Just a few minutes into the first rehearsal, I could see that the collaboration resembled Beijing itself. A true and beautiful negotiation of old making room for the new and the new bringing the old with it. To see such a progressive puppet company working alongside a preservation company was educational and encouraging.

The rehearsals are in mid-stage. Artistic Directors, Robbie and Shanshan have been working on this production for quite sometime. While spearheaded from Taiwan, the final show will include collaborations with both Mainland Chinese and Turkish shadow puppet groups.

The shadow set up included a large-scale puppet screen and light placed center stage and a smaller, more traditional, screen, downstage left. The action transfers from the two screens, incorporating live actors and their shadows into the story telling vocabulary.

I’m not sure how it’s happened, but throughout my yearlong journey, it often seems that I’m at the right place at the right time. That somehow, the universe knows what I need to see next and serves it up on a platter. I’m funded to produce a shadow puppet show in Minnesota this coming spring and throughout the past 4 months, I’ve been churning and working through ideas as best I can while on the road. To see the company rehearse, see their process and see them actively solve shadow problems was perfectly timed.

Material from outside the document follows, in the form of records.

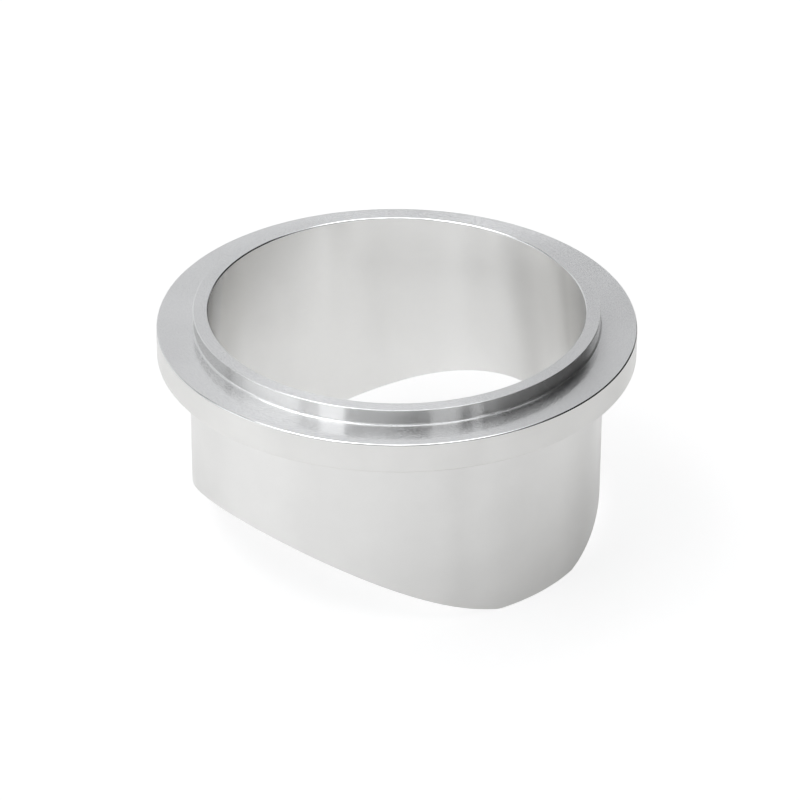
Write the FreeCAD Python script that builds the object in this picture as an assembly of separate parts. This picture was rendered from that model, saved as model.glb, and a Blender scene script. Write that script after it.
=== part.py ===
"""V-band weld flange, turned from one piece of aluminium, in millimetres.

The valve end points up. A pilot lip centres the valve, a flat face seals against it, and the
rim behind that face carries the V-band clamp. Below the rim a short tube runs down to a saddle,
which is cut to sit on a pipe and be welded there. The tips of the saddle are faced off flat.

Frame: the origin is on the bore's axis, level with the sealing face. +Z points up along the
bore, out of the valve end. The pipe that the saddle sits on runs along Y.
"""

import FreeCAD, Part
import math
import os

# Driving dimensions
BORE_DIAMETER = 55.4  # the gas passage, straight from end to end
TUBE_WALL = 2.85  # wall of the tube below the rim
TUBE_DROP = 33.05  # from the sealing face down to the flat tips of the saddle
PILOT_WALL = 2.2  # wall of the lip that centres the valve
PILOT_HEIGHT = 2.4  # of the lip above the sealing face
RIM_REACH = 4.75  # how far the rim stands out from the tube
RIM_LAND = 4.5  # height of the rim's outer cylinder
BAND_ANGLE = 20.0  # degrees between the clamp's seat behind the rim and the sealing face
PIPE_DIAMETER = 88.9  # the pipe that the saddle fits, outside
TIP_WIDTH = 15.2  # of each flat tip, measured along the pipe
EDGE_BREAK = 0.2  # chamfer on the turned edges
PILOT_BREAK = 0.1  # chamfer on the outer edge of the lip
FACE_FILLET = 0.25  # where the lip meets the sealing face
ROOT_FILLET = 1.0  # where the clamp's seat meets the tube

# Sizes worked out from the driving dimensions
BORE_RADIUS = BORE_DIAMETER / 2
TUBE_RADIUS = BORE_RADIUS + TUBE_WALL
PILOT_RADIUS = BORE_RADIUS + PILOT_WALL
RIM_RADIUS = TUBE_RADIUS + RIM_REACH
PIPE_RADIUS = PIPE_DIAMETER / 2
SEAT_DROP = RIM_LAND + RIM_REACH * math.tan(math.radians(BAND_ANGLE))

CHAMFER = "chamfer"
FILLET = "fillet"
SHARP = "sharp"


def outline_corners():
    """The turned section as corners (radius, height, blend, size), counter-clockwise."""
    return [
        (BORE_RADIUS, -TUBE_DROP, SHARP, 0),
        (TUBE_RADIUS, -TUBE_DROP, SHARP, 0),
        (TUBE_RADIUS, -SEAT_DROP, FILLET, ROOT_FILLET),
        (RIM_RADIUS, -RIM_LAND, CHAMFER, EDGE_BREAK),
        (RIM_RADIUS, 0, CHAMFER, EDGE_BREAK),
        (PILOT_RADIUS, 0, FILLET, FACE_FILLET),
        (PILOT_RADIUS, PILOT_HEIGHT, CHAMFER, PILOT_BREAK),
        (BORE_RADIUS, PILOT_HEIGHT, CHAMFER, EDGE_BREAK),
    ]


def fillet_path(before, corner, after, radius):
    """The start, crest and end of the arc that rounds a corner."""
    towards_before = (before - corner).normalize()
    towards_after = (after - corner).normalize()
    half_angle = towards_before.getAngle(towards_after) / 2
    setback = radius / math.tan(half_angle)
    inward = (towards_before + towards_after).normalize()
    crest = corner + inward * (radius / math.sin(half_angle) - radius)
    return [corner + towards_before * setback, crest, corner + towards_after * setback]


def corner_path(before, corner, after, blend, size):
    """The points that the section passes through at one corner."""
    if blend == SHARP:
        return [corner]
    if blend == FILLET:
        return fillet_path(before, corner, after, size)
    return [
        corner + (before - corner).normalize() * size,
        corner + (after - corner).normalize() * size,
    ]


def corner_edges(path):
    """The edge round one corner: none if it is sharp, a chamfer's line or a fillet's arc."""
    if len(path) == 1:
        return []
    if len(path) == 2:
        return [Part.LineSegment(*path).toShape()]
    return [Part.Arc(*path).toShape()]


def turned_section(corners):
    """The closed face in the XZ plane that the flange is revolved from."""
    points = [FreeCAD.Vector(radius, 0, height) for radius, height, _, _ in corners]
    paths = []
    for i, (_, _, blend, size) in enumerate(corners):
        after = points[(i + 1) % len(points)]
        paths.append(corner_path(points[i - 1], points[i], after, blend, size))
    edges = []
    for i, path in enumerate(paths):
        side = Part.LineSegment(paths[i - 1][-1], path[0])
        edges += [side.toShape()] + corner_edges(path)
    return Part.Face(Part.Wire(edges))


def pipe_cutter():
    """The pipe's outside, placed so that it leaves a flat of TIP_WIDTH at each tip."""
    tip_side = math.sqrt(TUBE_RADIUS**2 - (TIP_WIDTH / 2) ** 2)
    axis_height = -TUBE_DROP - math.sqrt(PIPE_RADIUS**2 - tip_side**2)
    reach = 2 * RIM_RADIUS
    start = FreeCAD.Vector(0, -reach, axis_height)
    along = FreeCAD.Vector(0, 1, 0)
    return Part.makeCylinder(PIPE_RADIUS, 2 * reach, start, along)


def weld_flange():
    """The whole flange: the turned blank with its saddle cut."""
    section = turned_section(outline_corners())
    blank = section.revolve(FreeCAD.Vector(0, 0, 0), FreeCAD.Vector(0, 0, 1), 360)
    return blank.cut(pipe_cutter())


def main():
    os.makedirs("parts", exist_ok=True)
    flange = weld_flange()
    flange.exportStep("parts/weld_flange.step")
    box = flange.BoundBox
    print(f"valid {flange.isValid()}, solids {len(flange.Solids)}, faces {len(flange.Faces)}")
    print(f"box {box.XLength:.2f} x {box.YLength:.2f} x {box.ZLength:.2f}, lowest {box.ZMin:.2f}")
    print(f"volume {flange.Volume:.0f} mm3")


main()
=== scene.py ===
"""Looks for the V-band weld flange: a bare turned aluminium ring on a white floor."""

import math

import bpy
import numpy as np
from mathutils import Matrix, Vector


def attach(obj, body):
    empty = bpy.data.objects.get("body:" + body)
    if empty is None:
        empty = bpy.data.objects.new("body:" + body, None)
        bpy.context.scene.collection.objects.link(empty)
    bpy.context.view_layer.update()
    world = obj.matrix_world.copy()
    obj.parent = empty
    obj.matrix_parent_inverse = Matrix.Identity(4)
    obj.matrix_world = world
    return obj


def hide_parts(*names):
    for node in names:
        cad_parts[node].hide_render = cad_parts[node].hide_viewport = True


MM = 0.001

# The flange's sizes in millimetres, as in the CAD model
BORE_R = 27.7
TUBE_R = 30.55
PILOT_R = 29.9
RIM_R = 35.3
PILOT_H = 2.4
RIM_LAND = 4.5
BAND_ANGLE = math.radians(20.0)
TIP_Z = -33.05
PIPE_R = 44.45
TIP_WIDTH = 15.2
EDGE_BREAK = 0.15  # the lines in the photo are a little finer than the model's 0.2
PILOT_BREAK = 0.1
FACE_FILLET = 0.25
ROOT_FILLET = 1.0
CUT_BREAK = 0.12  # the saddle's edges, eased with a file

TIP_SIDE = math.sqrt(TUBE_R**2 - (TIP_WIDTH / 2) ** 2)
PIPE_Z = TIP_Z - math.sqrt(PIPE_R**2 - TIP_SIDE**2)
SEAT_Z = -RIM_LAND - (RIM_R - TUBE_R) * math.tan(BAND_ANGLE)

# Ways that a turned surface faces: degrees from outward towards up
FACING_DOWN = -90
FACING_OUT = 0
FACING_UP = 90
FACING_IN = 180
SEAT_FACING = FACING_DOWN + math.degrees(BAND_ANGLE)
CHAMFER_CROWN = 8  # degrees that a chamfer's normals lean each way

# How finely the mesh is divided
SPOKES = 480  # around the axis
ROOT_STEPS = 6  # in the fillet at the seat's root
FOOT_STEPS = 5  # in the fillet at the lip's foot
CUT_RINGS = 5  # across the saddle's cut
POINT_DECIMALS = 5  # of a millimetre, to which two points count as one
NEARLY_ZERO = 1e-6

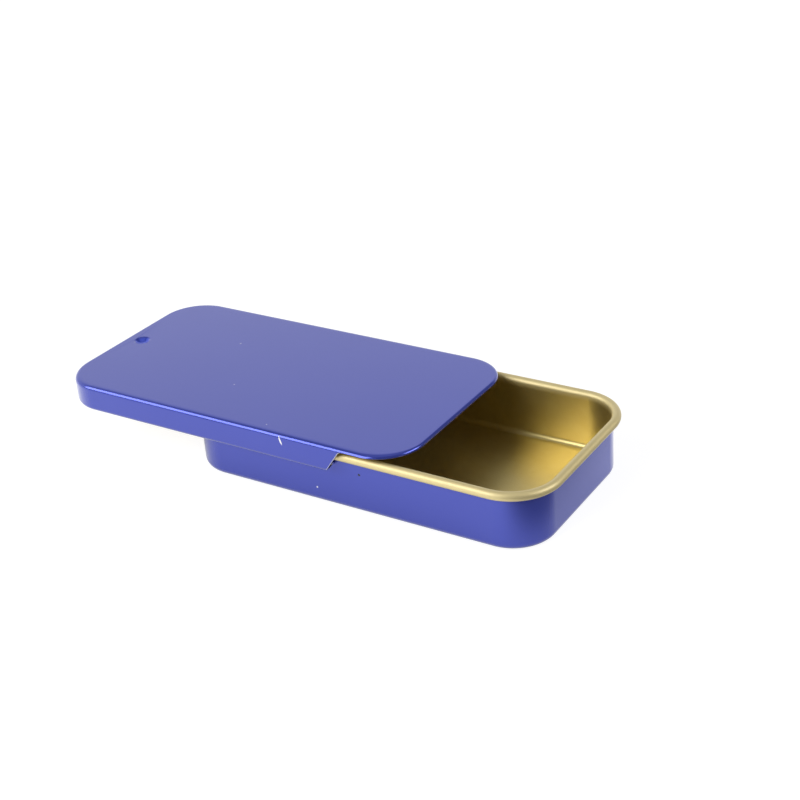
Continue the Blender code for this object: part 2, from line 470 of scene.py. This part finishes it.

It’s also great to see this kind of collaboration happening. Not just a traditional troupe trying to survive nor a modern troupe reinventing the shadow puppet wheel, but both of them working together to finesse the collision together. Proving Paula Abdul right: opposites not only attract but they can play nicely together, too.

If you’re in Taiwan in February, check them out at Taiwan 2012 International Arts Festival in Taipei.